Yesterday, Guardian journalist Glenn Greenwald posted an article that preempted an upcoming smear campaign against him by the New York Daily News. Greenwald’s article is entitled “The Personal Side of Taking on the NSA: Emerging Smears.” Greenwald, of course, is the journalist who released the information that NSA whistleblower Edward Snowden leaked about the NSA’s massive secret surveillance scheme on the American people and the people of the world.
The New York Daily News article discloses some personal matters in Greenwald’s life many years ago, such as his owing some back taxes to the IRS, his failure to timely pay some other debts, and his involvement with a company that provided adult videos to hotels. (For a hilarious ridicule of the New York Daily News “revelations,” take a look at the following Twitter hashtag, where people are posting all sorts of funny “revelations” about Greenwald: #ggscandals.)

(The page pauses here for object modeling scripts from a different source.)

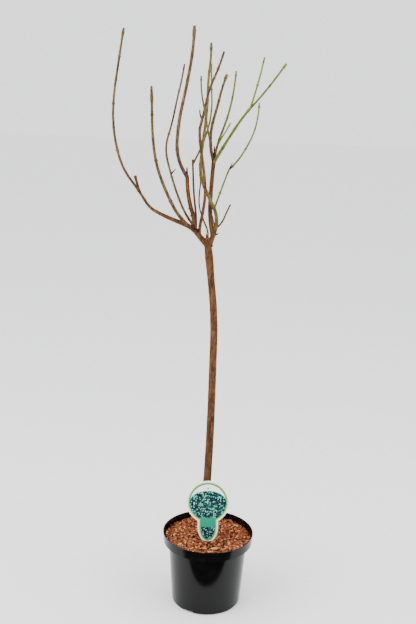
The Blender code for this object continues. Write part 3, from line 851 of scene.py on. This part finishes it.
def flat_ground(name, outline):
    """A filled outline in the card's own plane, for leaves to be scattered on."""
    mesh = bpy.data.meshes.new(name)
    mesh.from_pydata([(x, y, 0) for x, y in outline], [], [tuple(range(len(outline)))])
    return mesh


leaf = shard("leaf", LEAF_LENGTH, LEAF_WIDTH, INK_THICKNESS, 0.9)
# colour, leaves in a square metre, seed, layer, largest size
LEAF_INKS = {"teal": ("1E7464", 38000, 12, 3, 1.0), "dark": ("0A0E1E", 46000, 11, 5, 1.25),
             "mint": ("86CEB8", 24000, 13, 7, 1.0)}
for ground_name, outline in (("crown", foliage), ("tongue", tongue)):
    ground = flat_ground(ground_name, outline)
    for tone, (hex_colour, density, seed, layer, largest) in LEAF_INKS.items():
        finish = plain_finish(f"{tone}_leaf_ink", hex_colour, 0.4)
        piece = scattered(f"print_{ground_name}_{tone}", ground, leaf, finish, Density=density, Smallest=0.5,
                          Largest=largest, Tilt=0.0, Lift=INK_THICKNESS, Seed=seed)
        piece.data.transform(label_place @ Matrix.Translation((0, 0, INK_THICKNESS * layer)))
        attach(piece, "root")
bpy.data.objects.remove(leaf)

# %% [markdown]
# ## Buds
# Each leaf node on a first-year shoot carries two small dark buds, and the next pair stands crosswise.
# A bud is a low ball of few faces, pushed against the bark.

# %% Buds
BUD_HALF_SIZES = (0.00136, 0.00136, 0.00192)
BUD_SEAT = 0.98
# radians from one shoot to the next, so that their buds face different ways
SHOOT_TURN = 1.3


def ball(shape, centre, turn, scale):
    """Add a low-polygon ball to a mesh in the making."""
    matrix = Matrix.Translation(centre) @ turn @ Matrix.Diagonal((*scale, 1))
    bmesh.ops.create_icosphere(shape, subdivisions=1, radius=1, matrix=matrix)


def merged_piece(name, shape, finish):
    """Finish a mesh in the making as a smooth piece."""
    bmesh.ops.recalc_face_normals(shape, faces=shape.faces)
    mesh = bpy.data.meshes.new(name)
    shape.to_mesh(mesh)
    shape.free()
    mesh.shade_smooth()
    mesh.materials.append(finish)
    piece = bpy.data.objects.new(name, mesh)
    bpy.context.scene.collection.objects.link(piece)
    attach(piece, "root")
    return piece


buds = bmesh.new()
for order, (name, (_, _, length, foot_width, tip_width, _, _, bark, _)) in enumerate(LIMBS.items()):
    if bark != "young_bark":
        continue
    radius = limb_radius(length, foot_width, tip_width, True)
    for rank, distance in enumerate(node_places(length)):
        centre = point_at(walked[name], distance / length)
        heading = (point_at(walked[name], min(distance / length + 0.01, 1)) - centre).normalized()
        for half in (0, 1):
            angle = order * SHOOT_TURN + rank * pi / 2 + half * pi
            out = Vector((cos(angle), sin(angle), 0))
            out = (out - heading * out.dot(heading)).normalized()
            spot = centre + out * radius(distance) * BUD_SEAT
            ball(buds, spot, heading.to_track_quat("Z", "Y").to_matrix().to_4x4(), BUD_HALF_SIZES)
buds_piece = merged_piece("leaf_buds", buds, plain_finish("bud_scales", "35201A", 0.7))
print("bud faces", len(buds_piece.data.polygons))

# %% [markdown]
# ## Pruning wounds
# The stump at the fork was cut twice, and healed cuts show paler wood. Each is a flat ball on the bark,
# which gives it the soft rim that a healed cut has.

# %% Pruning wounds
WOUND_HALF_THICKNESS = 0.0016
STUMP = walked["fork_knob"]
WOUNDS = ((STUMP[-1], Vector((0.05, -0.8, 0.6)), 0.0030, 0.0038, 0.0020),
          (STUMP[len(STUMP) // 3], Vector((0.1, -1, -0.1)), 0.0046, 0.0030, 0.0046))
cuts = bmesh.new()
for centre, out, half_width, half_height, depth in WOUNDS:
    out.normalize()
    ball(cuts, centre + out * depth, out.to_track_quat("Z", "Y").to_matrix().to_4x4(),
         (half_width, half_height, WOUND_HALF_THICKNESS))
merged_piece("pruning_wounds", cuts, rough_finish("healed_wood", "7E5A3E", "B08A66", 0.8, 1.5))
print("wounds", len(WOUNDS))

# %% [markdown]
# ## Floor and light
# A plain pale floor and soft light from both sides, as in a nursery's photo corner. The floor isn't part
# of the object, so it doesn't ride with the root. A glossy black pot shows only what it mirrors, and the
# real one mirrors a dark place in front of it. A matt black card lies there, seen in reflections alone.

# %% Stage and light
FLOOR_REACH = 15.0
CARD_START = 0.212
CARD_REACH = 3.0
CARD_HALF_WIDTH = 2
CARD_HEIGHT = 0.002
ROOM_STRENGTH = 1.8
SOFTBOX_SIZE = 2.8


def level_sheet(name, half_width, front, back, height, finish):
    """A level rectangle between two places on Y."""
    mesh = bpy.data.meshes.new(name)
    corners = ((-half_width, front), (half_width, front), (half_width, back), (-half_width, back))
    mesh.from_pydata([(x, y, height) for x, y in corners], [], [(0, 1, 2, 3)])
    mesh.materials.append(finish)
    sheet = bpy.data.objects.new(name, mesh)
    bpy.context.scene.collection.objects.link(sheet)
    return sheet


floor = level_sheet("floor", FLOOR_REACH, -FLOOR_REACH, FLOOR_REACH, 0,
                    plain_finish("matt_white_floor", "FAFAFA", 0.7))
card = level_sheet("black_card", CARD_HALF_WIDTH, -CARD_REACH, -CARD_START, CARD_HEIGHT,
                   plain_finish("matt_black_card", "020202", 0.9))
card.visible_camera = False
card.visible_diffuse = False
card.visible_shadow = False

world = bpy.data.worlds.new("pale_room")
world.use_nodes = True
world.node_tree.nodes["Background"].inputs["Color"].default_value = linear("FAFBFC")
world.node_tree.nodes["Background"].inputs["Strength"].default_value = ROOM_STRENGTH
bpy.context.scene.world = world


def soft_light(name, place, aim, size, watts):
    """A square area light that faces a point."""
    lamp = bpy.data.lights.new(name, "AREA")
    lamp.size = size
    lamp.energy = watts
    holder = bpy.data.objects.new(name, lamp)
    bpy.context.scene.collection.objects.link(holder)
    direction = Vector(aim) - Vector(place)
    turn = direction.to_track_quat("-Z", "Y").to_matrix().to_4x4()
    holder.matrix_world = Matrix.Translation(Vector(place)) @ turn


soft_light("left_softbox", (-2.4, -1.4, 2.6), (0, 0, 0.8), SOFTBOX_SIZE, 110)
soft_light("right_softbox", (2.4, -1.0, 2.0), (0, 0, 0.8), SOFTBOX_SIZE, 60)
print("lights set")
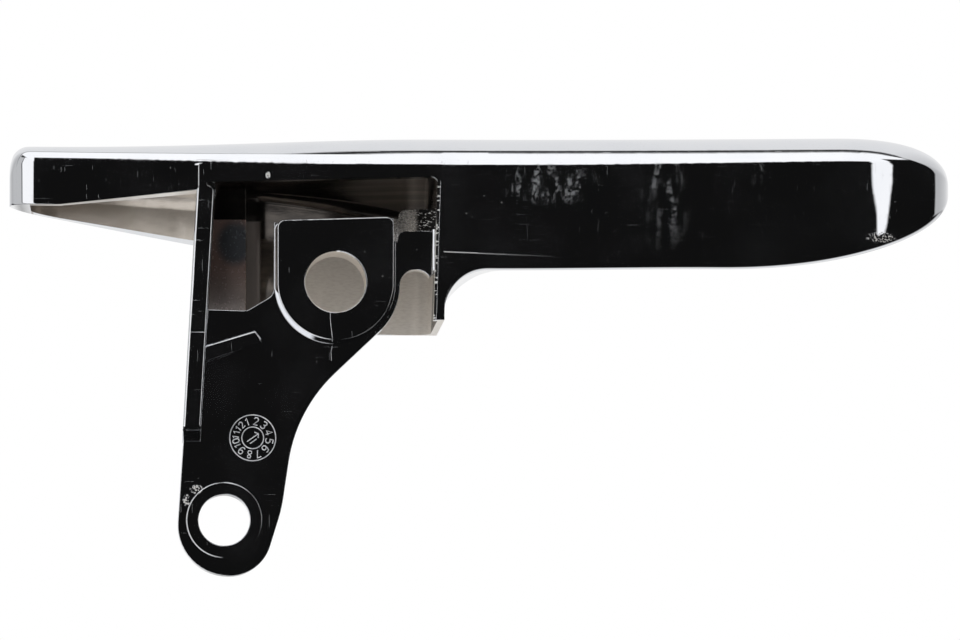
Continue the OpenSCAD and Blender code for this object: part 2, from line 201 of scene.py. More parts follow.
def section(x):
    yn, yf, top, peak_y, peak_z, arc_n, slope_n, arc_f, slope_f, rf = crown(x)
    rn, rl = low_near_r(x), low_far_r(x)
    foot = yn + (SIDE_STEP if x < X_STEP else 0.0)
    foot += BELLY * ease(x, X_WALL + CORNER_R, X_TIP - NOSE_PLAN)
    far_z = peak_z - arc_f + (arc_f - rf) * cos(slope_f)
    wall_top = top - EDGE_R * cos(slope_n)
    wall_height = wall_top - near_floor(x) - rn
    bow = math.degrees(math.atan(2 * (foot - yn) / wall_height)) if x >= X_WALL else 0
    low_y, low_z = foot + rn * (1 - cos(bow)), near_floor(x) + rn * (1 - sin(bow))
    wall = []
    for t in (0.02, 0.1, 0.2, 0.3, 0.4, 0.5, 0.6, 0.7, 0.8, 0.9, 0.98):
        share = (1 - t) if x < X_WALL else (1 - t) ** 2
        wall.append((yn + (low_y - yn) * share, mix(low_z, wall_top, t)))
    return (
        arc(foot + rn, near_floor(x) + rn, rn, 270, 180 + bow, 8) + wall
        + arc(yn + EDGE_R, top - EDGE_R * cos(slope_n), EDGE_R, 180, 90 + slope_n, 14)
        + arc(peak_y, peak_z - arc_n, arc_n, 90 + slope_n * 0.9, 90, 9)
        + arc(peak_y, peak_z - arc_f, arc_f, 90 - slope_f / 24, 90 - slope_f, 23)
        + arc(yf - rf, far_z, rf, 90 - slope_f - (90 - slope_f) / 12, 0, 11)
        + arc(yf - rl, far_floor(x) + rl, rl, 0, -90, 12)
    )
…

What does that information have to do with the NSA scandal? Nothing. It has absolutely nothing to do with the scandal at all. It is obviously designed to smear Greenwald so that people would be distracted from the real story — the national-security state’s massive secret surveillance scheme on the American citizenry and the people of the world.
As I indicated in my article, “Why They Really Spy on the Citizenry,” this is why national-security state officials broke into Daniel Ellsberg’s psychiatrist’s office. They figured that if they could smear him with revelations of psychological problems he was having, that would distract attention away from the Pentagon’s lies about the Vietnam War that Ellsberg had exposed with his release of the Pentagon Papers.

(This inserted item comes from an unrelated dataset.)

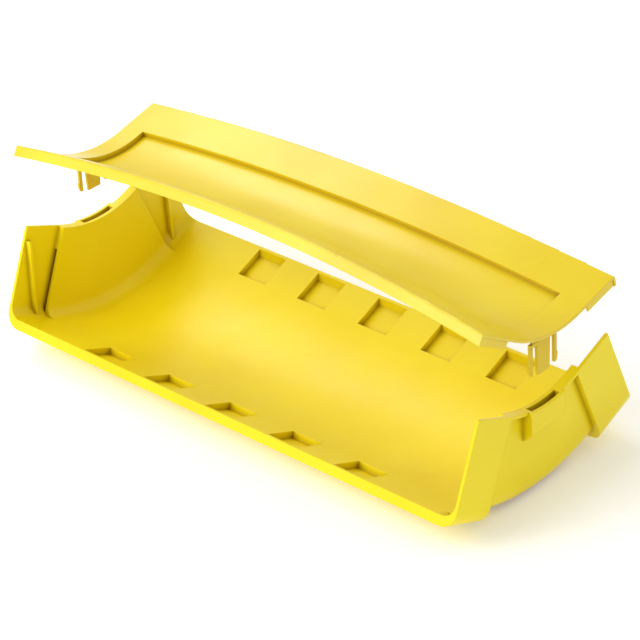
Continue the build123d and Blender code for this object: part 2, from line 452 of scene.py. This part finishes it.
@dataclass
class Latches:
    """Latch tabs and snap fingers, with the flexible neck that joins each tab to the cover."""

    prefixes: tuple[str, ...] = ("latch_tab", "snap_finger")
    neck_half: float = 17.0 * MM  # along the run
    neck_thick: float = 2.6 * MM
    neck_sink: float = 0.7 * MM  # how far the neck's ends run into the plastic
    columns: int = 18
    rows: int = 6
    ray_start: float = 50.0 * MM  # how far below the cover the search for its underside starts
    latch_body: str = "latch_tabs"
    cover_body: str = "cover"
    made: list[bpy.types.Object] = field(default_factory=list)

    def build(self, nodes: dict[str, bpy.types.Object]) -> None:
        """Build one neck a side, between the tab's top and the underside of the cover.

        Args:
            nodes: CAD nodes by name.
        """
        for side in Side:
            low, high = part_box(f"latch_tab_{side.name.lower()}")
            middle_x = (low.x + high.x) / 2
            bottom = high.z - self.neck_sink
            neck = self._neck(side, middle_x, bottom, nodes["cover"])
            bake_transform(neck)
            self.made.append(neck)
            LOG.info("built %s", neck.name)

    def _neck(
        self, side: Side, middle_x: float, bottom: float, cover: bpy.types.Object
    ) -> bpy.types.Object:
        """Thin web from one tab up to the cover's underside.

        Args:
            side: Side of the channel.
            middle_x: Middle of the tab's thickness.
            bottom: Height of the web's lower edge.
            cover: Cover node that the web meets.

        Returns:
            The web as an object.
        """
        tops = [
            self._underside(cover, middle_x, self._column_y(i)) for i in range(self.columns + 1)
        ]
        mesh = bmesh.new()
        grids = []
        for face_side in (-1, 1):
            x = middle_x + face_side * self.neck_thick / 2
            grid = []
            for i, top in enumerate(tops):
                y = self._column_y(i)
                column = [
                    mesh.verts.new((x, y, bottom + (top - bottom) * j / self.rows))
                    for j in range(self.rows + 1)
                ]
                grid.append(column)
            grids.append(grid)
        for grid, turned in zip(grids, (True, False)):
            for i in range(self.columns):
                for j in range(self.rows):
                    ring = [grid[i][j], grid[i + 1][j], grid[i + 1][j + 1], grid[i][j + 1]]
                    mesh.faces.new(ring[::-1] if turned else ring)
        self._close(mesh, grids)
        bmesh.ops.recalc_face_normals(mesh, faces=mesh.faces)
        data = bpy.data.meshes.new(f"latch_neck_{side.name.lower()}")
        mesh.to_mesh(data)
        mesh.free()
        neck = bpy.data.objects.new(data.name, data)
        bpy.context.scene.collection.objects.link(neck)
        return neck

    def _column_y(self, index: int) -> float:
        """Place of one column along the run."""
        return self.neck_half * (2 * index / self.columns - 1)

    def _underside(self, cover: bpy.types.Object, x: float, y: float) -> float:
        """Height just inside the sheet of the cover over one point.

        Args:
            cover: Cover node.
            x: Place across the channel.
            y: Place along the run.

        Returns:
            Height in metres.
        """
        low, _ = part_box("cover")
        hit, place, _, _ = cover.ray_cast(Vector((x, y, low.z - self.ray_start)), Vector((0, 0, 1)))
        if not hit:
            raise RuntimeError("no cover above the latch")
        return place.z + self.neck_sink

    def _close(self, mesh: bmesh.types.BMesh, grids: list[list[list[bmesh.types.BMVert]]]) -> None:
        """Join the rims of the web's two faces.

        Args:
            mesh: Mesh that holds both faces.
            grids: Vertices of each face by column and row.
        """
        first, second = grids
        for i in range(self.columns):
            for j in (0, self.rows):
                mesh.faces.new((first[i][j], first[i + 1][j], second[i + 1][j], second[i][j]))
        for i in (0, self.columns):
            for j in range(self.rows):
                mesh.faces.new((first[i][j], first[i][j + 1], second[i][j + 1], second[i][j]))

    def dress(self, nodes: dict[str, bpy.types.Object]) -> None:
        """Give the tabs, fingers and necks their plastic.

        Args:
            nodes: CAD nodes by name.
        """
        material = SHADED_LATCH_PLASTIC.build()
        for name, node in nodes.items():
            if name.startswith(self.prefixes):
                dress(node, material)
        for neck in self.made:
            dress(neck, material)
        LOG.info("dressed latches")


@dataclass(frozen=True)
class PaintedFloor:
    """Matt white painted board: the studio table, with a faint roller texture."""

    name: str = "matt_painted_board"
    hex_colour: str = "#fdfdfd"
    roller_mm: float = 6.0
    glow: float = 0.15  # a little light of its own, which keeps the board plain white

    def build(self) -> bpy.types.Material:
        """Make the Blender material.

        Returns:
            The material, white with a faint bump from the roller.
        """
        material = bpy.data.materials.new(self.name)
        material.use_nodes = True
        tree = material.node_tree
        tree.nodes.clear()
        place = add_node(tree, "ShaderNodeTexCoord").outputs["Object"]
        roller = add_node(
            tree,
            "ShaderNodeTexNoise",
            {"Scale": 1 / (self.roller_mm * MM), "Detail": 2.0},
            {"Vector": place},
        )
        bump = add_node(
            tree,
            "ShaderNodeBump",
            {"Strength": 0.05, "Distance": 0.1 * MM},
            {"Height": roller.outputs["Fac"]},
        )
        shader = add_node(
            tree,
            "ShaderNodeBsdfPrincipled",
            {
                "Base Color": linear(self.hex_colour),
                "Roughness": 0.9,
                "Specular IOR Level": 0.1,
                "Emission Color": linear(self.hex_colour),
                "Emission Strength": self.glow,
            },
            {"Normal": bump.outputs["Normal"]},
        )
        add_node(tree, "ShaderNodeOutputMaterial", links={"Surface": shader.outputs["BSDF"]})
        return material


@dataclass
class Studio:
    """Pale floor, soft lights and the camera."""

    floor_half: float = 9.0
    floor_gap: float = 0.2 * MM  # keeps the floor clear of the underside
    room_strength: float = 0.72
    azimuth_deg: float = -43.7704
    elevation_deg: float = 30.7708
    roll_deg: float = -3.2636
    place: tuple[float, float, float] = (1.7325, -1.7881, 1.5661)
    lens_mm: float = 156.15
    clip: tuple[float, float] = (0.05, 60.0)

    def build(self) -> None:
        """Make the floor, the lights and the camera."""
        self._floor()
        self._world()
        self._light("key", place=(-0.7, -2.1, 2.6), size=1.4, power=31.0, colour=WHITE)
        self._light("low_key", place=(-1.5, -2.5, 1.7), size=1.4, power=27.0, colour=WHITE)
        self._light("softbox", place=(-2.1, 1.4, 2.2), size=1.3, power=20.0, colour=WHITE)
        self._light("left", place=(-2.6, 0.2, 2.0), size=0.9, power=5.0, colour=WHITE)
        self._camera()
        LOG.info("studio ready")

    def _floor(self) -> None:
        """Lay the floor just under the object."""
        low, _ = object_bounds()
        bpy.ops.mesh.primitive_plane_add(
            size=2 * self.floor_half, location=(0, 0, low.z - self.floor_gap)
        )
        floor = bpy.context.object
        floor.name = "studio_floor"
        dress(floor, PaintedFloor().build())
        floor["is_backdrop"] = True

    def _world(self) -> None:
        """Even white room light."""
        world = bpy.data.worlds.new("studio_room")
        world.use_nodes = True
        shade = world.node_tree.nodes["Background"]
        shade.inputs["Color"].default_value = linear(WHITE)
        shade.inputs["Strength"].default_value = self.room_strength
        bpy.context.scene.world = world

    def _light(
        self,
        name: str,
        place: tuple[float, float, float],
        size: float,
        power: float,
        colour: str,
    ) -> None:
        """Hang one soft square light, aimed at the object.

        Args:
            name: Light's name.
            place: Its place.
            size: Side of the square.
            power: Power in watts.
            colour: sRGB hex colour.
        """
        data = bpy.data.lights.new(name, "AREA")
        data.size = size
        data.energy = power
        data.color = linear(colour)[:3]
        light = bpy.data.objects.new(name, data)
        light.location = place
        low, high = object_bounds()
        aim = (low + high) / 2 - Vector(place)
        light.rotation_euler = aim.to_track_quat("-Z", "Y").to_euler()
        bpy.context.scene.collection.objects.link(light)

    def _camera(self) -> None:
        """Set the camera by place, heading, elevation and roll."""
        turn, rise, roll = (
            radians(v) for v in (self.azimuth_deg, self.elevation_deg, self.roll_deg)
        )
        ahead = Vector((sin(turn) * cos(rise), cos(turn) * cos(rise), -sin(rise)))
        right = Vector((cos(turn), -sin(turn), 0.0))
        up = right.cross(ahead)
        across = right * cos(roll) + up * sin(roll)
        above = up * cos(roll) - right * sin(roll)
        rows = Matrix((across, above, -ahead)).transposed().to_4x4()
        data = bpy.data.cameras.new("camera")
        data.lens = self.lens_mm
        data.clip_start, data.clip_end = self.clip
        camera = bpy.data.objects.new("camera", data)
        camera.matrix_world = Matrix.Translation(Vector(self.place)) @ rows
        bpy.context.scene.collection.objects.link(camera)
        bpy.context.scene.camera = camera


def clear_startup() -> None:
    """Remove the startup objects."""
    for obj in list(bpy.data.objects):
        bpy.data.objects.remove(obj)


def main() -> None:
    """Load the frame, build and dress each piece, and set the studio."""
    logging.basicConfig(level=logging.INFO, format="%(name)s: %(message)s")
    clear_startup()
    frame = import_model()
    nodes = frame["nodes"]
    trough, cover, latches = Trough(), Cover(), Latches()
    latches.build(nodes)
    trough.dress(nodes)
    cover.dress(nodes)
    latches.dress(nodes)
    Studio().build()
    bpy.context.scene.view_settings.view_transform = "Standard"


if __name__ == "__main__":
    main()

Did the New York Daily News acquire some or all of its information about Greenwald from national-security state officials? I don’t know. But I do know this: If it did, it wouldn’t surprise me and my hunch is that no one else would be surprised. This is precisely why governments love to acquire information about people’s private lives—so that they can shut people up by threatening to leak their personal secrets to their loyal agents in the mainstream press. It’s true that this type of garbage doesn’t work to shut up principled people like Greenwald, but it does send a powerful message to everyone else: “Reveal our secrets and we will reveal yours.”
Of much more concern, of course, is Russel Tice’s suggestion that President Obama was among those who have been wiretapped before he became president. Is that within the realm of possibility? Why not? That’s precisely the type of thing J. Edgar Hoover was doing—acquiring private information about members of Congress and presidents to make certain that they went along with what he wanted.
One thing’s for sure: That would certainly explain Obama’s extreme, unusual, and unexplained flip-flop on civil liberties after he assumed the presidency. (For a recapitulation of the Obama’s flip-flop statements, see “Obama’s Transformation from National Security Dove to Hawk Is the Norm: Presidents Are Captive to America’s Imperial Power” by Gary Younge in the June 22, 2013, issue of the Guardian.)
Finally, if you have any doubts of the power of what has effectively become a fourth branch of the U.S. government–the most powerful branch–the national-security branch–the branch consisting of the military establishment, the CIA, and the NSA—take a look at this photograph of important people viewing the raid that killed Osama bin Laden. Notice who is sitting in the head chair and who is sitting in the side chair.